Margaret Jane Parry aka Megan Llechid aka Madam Telini (1878-1940)
Margaret Jane Parry was born at 2 Douglas Terrace, Bethesda. Following tuition by John Samuel Williams Pencerdd Ogwen (1852-1926), she then went to Roland Rogers and R.S. Hughes (1855-1893). Having won over three hundred and fifty eisteddfod prizes, it was no wonder that Megan Llechid won the open soprano solo competition at the Blaenau Ffestiniog National Eisteddfod of 1898.
Two years later, all her plans like many others of her generation were in ruins because of the Great Strike. She subsequently found herself a member of the ladies choir who toured raising cash for the strike fund. They spent six months in London and the south of England in 1901 and raised over £3,500.
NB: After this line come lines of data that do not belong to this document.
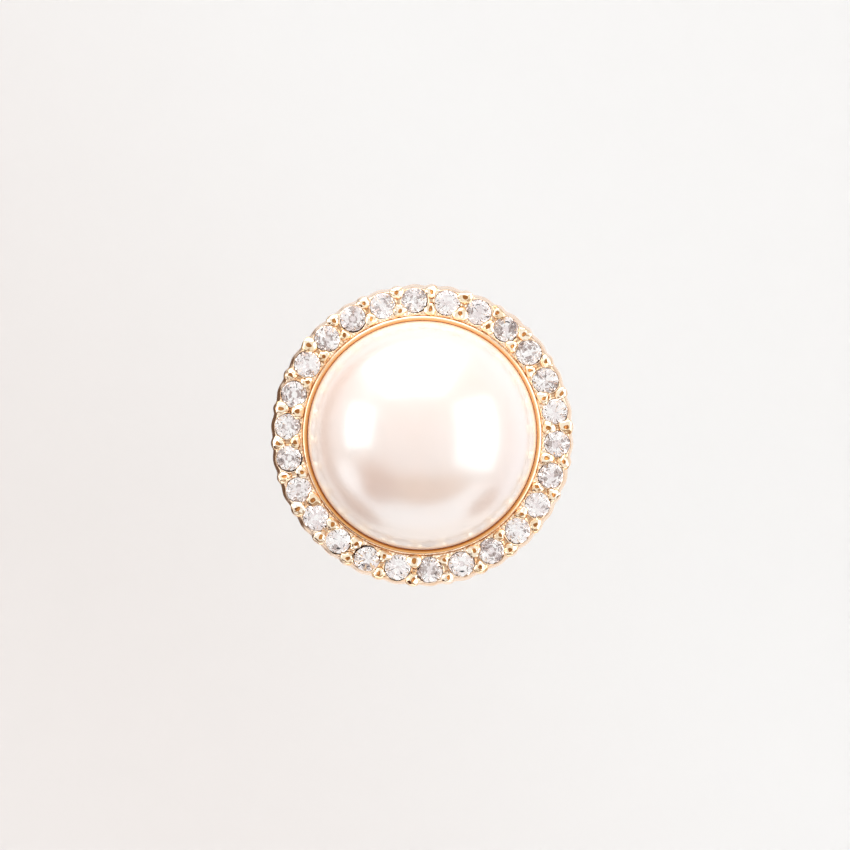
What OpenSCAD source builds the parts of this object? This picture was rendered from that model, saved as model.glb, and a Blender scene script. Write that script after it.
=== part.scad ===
// Clip-on button earring: a half-round pearl in a plain bezel, ringed by small cut
// stones that are held by shared beads, on a bent spring clip.
// Millimetres. The face looks along -Y and +Z is up. The origin is the middle of the
// gap that takes the ear lobe, on the axis of the pearl.

/* [Pearl] */
// Diameter of the half-round pearl
pearl_d = 18; // [17:0.5:20]
// Depth of the pearl's widest circle below the face of the setting
pearl_sink = 1; // [0.8:0.1:1.2]
// Depth of the pearl's flat back below its widest circle
pearl_skirt = 0.4; // [0.2:0.1:0.5]

/* [Stones] */
// Number of stones round the pearl
stone_count = 26; // [20:1:26]
// Diameter of a stone at its girdle
stone_d = 2; // [1.7:0.1:2]
// Turn of the first stone from the top, against the clock, in degrees
ring_turn = 3.2; // [0:0.1:13.8]
// Largest lean of a stone in its seat, in degrees
stone_lean = 1.8; // [0:0.2:2]

/* [Setting] */
// Thickness of the setting from its flat back to its face
setting_t = 2.4; // [2.2:0.1:3]
// Thickness of the bezel that holds the pearl
bezel_w = 0.33; // [0.3:0.01:0.4]
// Height of the rounded bezel above the face
bezel_h = 0.31; // [0.25:0.01:0.35]
// Width of the ledge between the bezel and the stones
ledge_w = 0.2; // [0.18:0.01:0.3]
// Wall round a stone's seat at the outer edge
lobe_w = 0.19; // [0.16:0.01:0.22]
// Diameter of the beads beside the bezel
inner_bead_d = 0.84; // [0.8:0.02:0.9]
// Diameter of the beads at the outer edge
outer_bead_d = 0.84; // [0.7:0.02:0.86]

/* [Clip] */
// Gap that takes the ear lobe
lobe_gap = 5; // [4.6:0.1:6]
// Thickness of the clip's spring sheet
clip_t = 0.7; // [0.6:0.05:0.9]
// Diameter of the clip's two round pads
pad_d = 9.4; // [8:0.2:10]
// Width of the clip's neck and bend
neck_w = 4.2; // [3:0.2:5]

/* [Hidden] */
$fn = 96;
// Clearance between a piece and the seat that holds it
fit = 0.05;
// Overlap that makes a cut run past a face
past = 1;

pearl_r = pearl_d / 2;
bezel_ro = pearl_r + bezel_w;
bezel_round = 0.19;
bezel_root = 0.2;

stone_r = stone_d / 2;
seat_r = stone_r + fit;
stone_circle = bezel_ro + ledge_w + stone_r;
pitch = 360 / stone_count;
girdle_z = -0.12;
girdle_t = 0.05 * stone_d;
crown_h = 0.17 * stone_d;
pavilion_h = 0.5 * stone_d;
table_r = 0.56 * stone_r;
star_r = 0.77 * stone_r;
lower_r = 0.42 * stone_r;
seat_shoulder = girdle_z - girdle_t - fit;
seat_floor = seat_shoulder - pavilion_h;
seat_tip_r = 0.12;

lobe_r = seat_r + lobe_w;
// The plain wall between the lobes lies this far inside their crests
scallop = 0.16;
wall_r = stone_circle + lobe_r - scallop;
rail_r = wall_r + 0.06;
rail_h = 0.6;
// Bevel along the edges of the setting, and the height at which its ribs and lobes start
edge = 0.12;
rib_z = -setting_t + rail_h / 2;
// Groove left between the bezel and the inner beads
bead_gap = 0.08;
// How far the outer beads stand out of the wall
bead_reach = 0.13;
// Depth of a bead's middle below the face
bead_sink = 0.1;
inner_bead_r = inner_bead_d / 2;
outer_bead_r = outer_bead_d / 2;
inner_bead_circle = bezel_ro + bead_gap + inner_bead_r;
outer_bead_circle = wall_r + bead_reach - outer_bead_r;
column_r = outer_bead_r - 0.04;

// Distance from the face of the setting to the middle of the lobe gap
face_depth = setting_t + clip_t + lobe_gap / 2;
pad_r = pad_d / 2;
shoulder_x = 0.76 * pad_r;
shoulder_z = -0.6 * pad_r;
neck_z = -pad_r - 1;
bend_z = -pad_r - 1.9;
// Radius, start and angle of the arc that turns the leaf's top away from the lobe
lip_r = 5;
lip_z = pad_r / 2;
lip_angle = 40;

// Name of one stone's node, numbered clockwise from the top as the face is seen
function stone_name(i) = str("stone_", i < 10 ? "0" : "", i);

// Turn of a stone about its own axis, and the direction and size of its lean
function stone_turn(i) = (i * 137.5) % 45;
function lean_way(i) = (i * 71) % 360;
function lean_size(i) = stone_lean * sin(i * 97);

// Points on a circle of radius r at height z, the first one at an angle of start
function circle_points(n, r, z, start = 0) =
    [for (k = [0:n - 1]) [r * cos(start + 360 * k / n), r * sin(start + 360 * k / n), z]];

// Height at radius r on a facet that leans from [r0, z0] to [r1, z1], half a step round
function facet_z(r, r0, z0, r1, z1) = z0 + (z1 - z0) * (r * cos(22.5) - r0) / (r1 - r0);

// Moves a shape from the frame of the face, with +Z out of it and +Y up, to the part's own
module from_face() {
    translate([0, -face_depth, 0]) rotate([90, 0, 0]) children();
}

// Moves a shape to a circle round the pearl, at stone i or at i + 0.5 for the gap after it
module on_circle(i, r) {
    rotate([0, 0, 90 + ring_turn - (i - 1) * pitch]) translate([r, 0, 0]) children();
}

// A ball cut off flat just behind its widest circle
module pearl() {
    color("seashell") from_face() translate([0, 0, -pearl_sink]) intersection() {
        sphere(r = pearl_r, $fn = 200);
        translate([-pearl_d, -pearl_d, -pearl_skirt]) cube([2 * pearl_d, 2 * pearl_d, pearl_d]);
    }
}

// Round brilliant with its girdle's top at height 0: table, 8 stars, 8 kites, 16 halves
module brilliant() {
    star_z = facet_z(star_r, table_r, crown_h, stone_r, 0);
    lower_z = facet_z(lower_r, stone_r, -girdle_t, 0, -girdle_t - pavilion_h);
    points = concat(
        circle_points(8, table_r, crown_h),
        circle_points(8, star_r, star_z, 22.5),
        circle_points(16, stone_r, 0),
        circle_points(16, stone_r, -girdle_t),
        circle_points(8, lower_r, lower_z, 22.5),
        [[0, 0, -girdle_t - pavilion_h]]
    );
    table = 0;
    star = 8;
    top = 16;
    under = 32;
    lower = 48;
    culet = 56;
    faces = concat(
        [[for (k = [7:-1:0]) table + k]],
        [for (k = [0:7]) [table + k, table + (k + 1) % 8, star + k]],
        [for (k = [0:7]) [table + k, star + k, top + 2 * k, star + (k + 7) % 8]],
        [for (k = [0:7]) [star + k, top + 2 * k + 1, top + 2 * k]],
        [for (k = [0:7]) [star + k, top + (2 * k + 2) % 16, top + 2 * k + 1]],
        [for (k = [0:15]) [top + k, top + (k + 1) % 16, under + (k + 1) % 16, under + k]],
        [for (k = [0:7]) [lower + k, under + 2 * k, under + 2 * k + 1]],
        [for (k = [0:7]) [lower + k, under + 2 * k + 1, under + (2 * k + 2) % 16]],
        [for (k = [0:7]) [culet, lower + (k + 7) % 8, under + 2 * k, lower + k]]
    );
    polyhedron(points, faces);
}

module stone(i) {
    color("aliceblue") from_face() on_circle(i, stone_circle) translate([0, 0, girdle_z])
        rotate([0, 0, lean_way(i)]) rotate([0, lean_size(i), 0]) rotate([0, 0, stone_turn(i)])
            brilliant();
}

// Half section of the setting: back plate, stone ring, rail and rounded bezel
module setting_section() {
    difference() {
        union() {
            polygon([
                [0, -setting_t], [rail_r - edge, -setting_t], [rail_r, -setting_t + edge],
                [rail_r, -setting_t + rail_h - edge], [wall_r, -setting_t + rail_h],
                [wall_r, -edge], [wall_r - edge, 0], [0, 0]
            ]);
            translate([pearl_r - bezel_root, -bezel_root])
                square([bezel_root + bezel_w, bezel_root + bezel_h - bezel_round]);
            translate([bezel_ro - bezel_round, bezel_h - bezel_round]) circle(r = bezel_round);
        }
        intersection() {
            translate([0, -pearl_sink]) circle(r = pearl_r + fit, $fn = 200);
            translate([-past, -pearl_sink - pearl_skirt - fit]) square([pearl_r + 2 * past, pearl_r]);
        }
    }
}

// Cup of one stone: the wall that bulges out of the ring's edge round the seat
module lobe() {
    translate([0, 0, rib_z]) cylinder(r = lobe_r, h = -edge - rib_z);
    translate([0, 0, -edge]) cylinder(r1 = lobe_r, r2 = lobe_r - edge / 2, h = edge);
}

// Hole of one stone: a round mouth over a cone for the stone's pointed back
module seat() {
    translate([0, 0, seat_shoulder]) cylinder(r = seat_r, h = past - seat_shoulder);
    translate([0, 0, seat_floor]) cylinder(r1 = seat_tip_r, r2 = seat_r, h = seat_shoulder - seat_floor);
}

module bead(r) {
    translate([0, 0, -bead_sink]) sphere(r = r, $fn = 32);
}

// Rib down the outer wall under an outer bead
module column() {
    translate([0, 0, rib_z]) cylinder(r = column_r, h = -bead_sink - rib_z, $fn = 32);
}

module setting() {
    color("gold") from_face() {
        difference() {
            union() {
                rotate_extrude($fn = 200) setting_section();
                for (i = [1:stone_count]) {
                    on_circle(i, stone_circle) lobe();
                    on_circle(i + 0.5, outer_bead_circle) column();
                    on_circle(i + 0.5, outer_bead_circle) bead(outer_bead_r);
                    on_circle(i + 0.5, inner_bead_circle) bead(inner_bead_r);
                }
            }
            for (i = [1:stone_count]) on_circle(i, stone_circle) seat();
        }
    }
}

// Side view of the clip, with depth across and height up: foot, bend, leaf and lip
module clip_section() {
    half = lobe_gap / 2;
    far = 2 * pad_d;
    translate([-half - clip_t, bend_z]) square([clip_t, pad_r - bend_z]);
    translate([half, bend_z]) square([clip_t, lip_z - bend_z]);
    translate([0, bend_z]) difference() {
        circle(r = half + clip_t);
        circle(r = half);
        translate([-lobe_gap, 0]) square([2 * lobe_gap, lobe_gap]);
    }
    translate([half + clip_t + lip_r, lip_z]) difference() {
        circle(r = lip_r + clip_t);
        circle(r = lip_r);
        translate([-far, -far]) square([2 * far, far]);
        rotate(180 - lip_angle) translate([-far, -far]) square([2 * far, far]);
    }
}

// Front view of the clip: a round pad on a tapered neck
module clip_outline() {
    circle(d = pad_d);
    polygon([
        [-shoulder_x, shoulder_z], [-neck_w / 2, neck_z], [-neck_w / 2, bend_z - lobe_gap],
        [neck_w / 2, bend_z - lobe_gap], [neck_w / 2, neck_z], [shoulder_x, shoulder_z]
    ]);
}

module ear_clip() {
    color("goldenrod") intersection() {
        rotate([90, 0, 90]) linear_extrude(2 * pad_d, center = true) clip_section();
        rotate([90, 0, 0]) linear_extrude(4 * pad_d, center = true) clip_outline();
    }
}

setting();
pearl();
ear_clip();
for (i = [1:stone_count]) stone(i);
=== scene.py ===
"""Looks of a clip-on earring: a half-round pearl in a plated ring of small cut stones.

Sizes of pieces are millimetres in the frame of the face, whose x points right, whose y
points up and whose z points out of the face. Sizes in finishes are millimetres in the part's
own frame, whose y points away behind the face and whose z points up. Meshes are metres.
"""

import logging
import math
from dataclasses import dataclass, field
from enum import Enum
from typing import Any, Sequence

import bmesh
import bpy
from bpy.types import ID, Material, Mesh, NodeSocket, NodeTree, Object
from mathutils import Matrix, Vector


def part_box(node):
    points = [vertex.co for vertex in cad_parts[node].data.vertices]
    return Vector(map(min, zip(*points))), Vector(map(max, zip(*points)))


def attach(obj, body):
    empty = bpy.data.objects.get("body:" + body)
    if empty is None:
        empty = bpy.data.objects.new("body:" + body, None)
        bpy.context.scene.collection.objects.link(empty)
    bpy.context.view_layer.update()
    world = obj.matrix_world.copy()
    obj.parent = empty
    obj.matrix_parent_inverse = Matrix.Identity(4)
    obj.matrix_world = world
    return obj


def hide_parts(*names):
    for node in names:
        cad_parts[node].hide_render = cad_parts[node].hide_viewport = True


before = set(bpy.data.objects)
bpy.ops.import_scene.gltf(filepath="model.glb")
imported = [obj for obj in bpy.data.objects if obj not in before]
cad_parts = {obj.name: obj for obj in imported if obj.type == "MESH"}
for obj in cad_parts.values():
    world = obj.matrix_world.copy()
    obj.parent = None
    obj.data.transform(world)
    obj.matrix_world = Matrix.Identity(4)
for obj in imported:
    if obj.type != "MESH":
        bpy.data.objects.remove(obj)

MM = 0.001
MERGE = 1e-6
BODY = "root"
DRIFT = 0.25
SECOND = "second_finish"
STONE_NODES = tuple(sorted(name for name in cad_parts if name.startswith("stone_")))

Point = tuple[float, float, float]
Colour = tuple[float, float, float]
Pair = tuple[float, float]

log = logging.getLogger("earring")


class Slot(Enum):
    """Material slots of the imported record."""

    SETTING = "plated_setting"
    CLIP = "plated_clip"
    PEARL = "pearl"
    STONE = "stone"


def hump(value: float, width: float) -> float:
    """Height of a soft round hump of 1, which fades over the width."""
    return math.exp(-((value / width) ** 2))


def soft_max(a: float, b: float, blend: float) -> float:
    """The larger of two numbers, with a fillet of about the size of blend where they meet."""
    return (a + b + math.hypot(a - b, blend)) / 2.0


def rounding(distance: float, size: float) -> float:
    """How far a rounded edge of this size has dropped at a distance from it."""
    lost = size - min(size, max(0.0, distance))
    return size - math.sqrt(size**2 - lost**2)


def gathered(k: int, count: int) -> float:
    """Share of a way that is done at step k, with closer steps towards both ends."""
    return (1.0 - math.cos(math.pi * k / count)) / 2.0


def polar(radius: float, angle: float, height: float = 0.0) -> Point:
    """A point from its radius, its angle in radians and its height."""
    return (radius * math.cos(angle), radius * math.sin(angle), height)


def circle_points(radius: float, steps: int, height: float, start: float = 0.0) -> list[Point]:
    """Points on a circle, the first one at the start angle in radians."""
    return [polar(radius, start + math.tau * k / steps, height) for k in range(steps)]


# Node trees


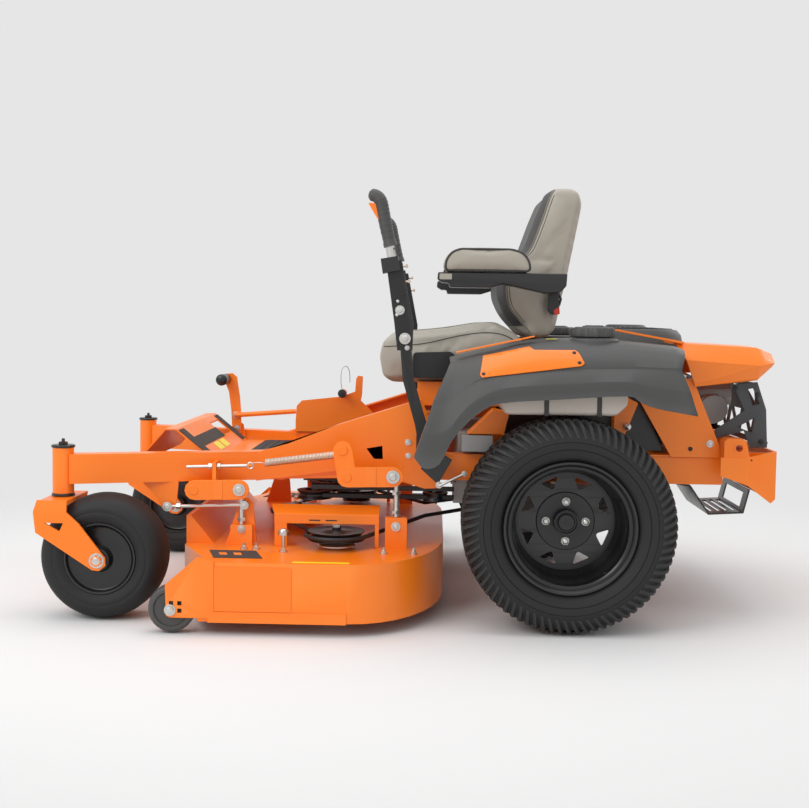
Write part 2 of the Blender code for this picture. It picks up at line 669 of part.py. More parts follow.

After the end of the strike, she and her family settled down in Holyhead. After marrying she spent eight years in Edinburgh before moving down to London in 1920. From there she went to Italy for further tuition and Madam Telini was born. Between 1927 and 1934 she had a very busy concert schedule in London and released sixteen records before retiring in 1934 to run a small hotel. She and her husband moved to Pembre when war broke out and it was there that she died in 1940 and buried in Holyhead.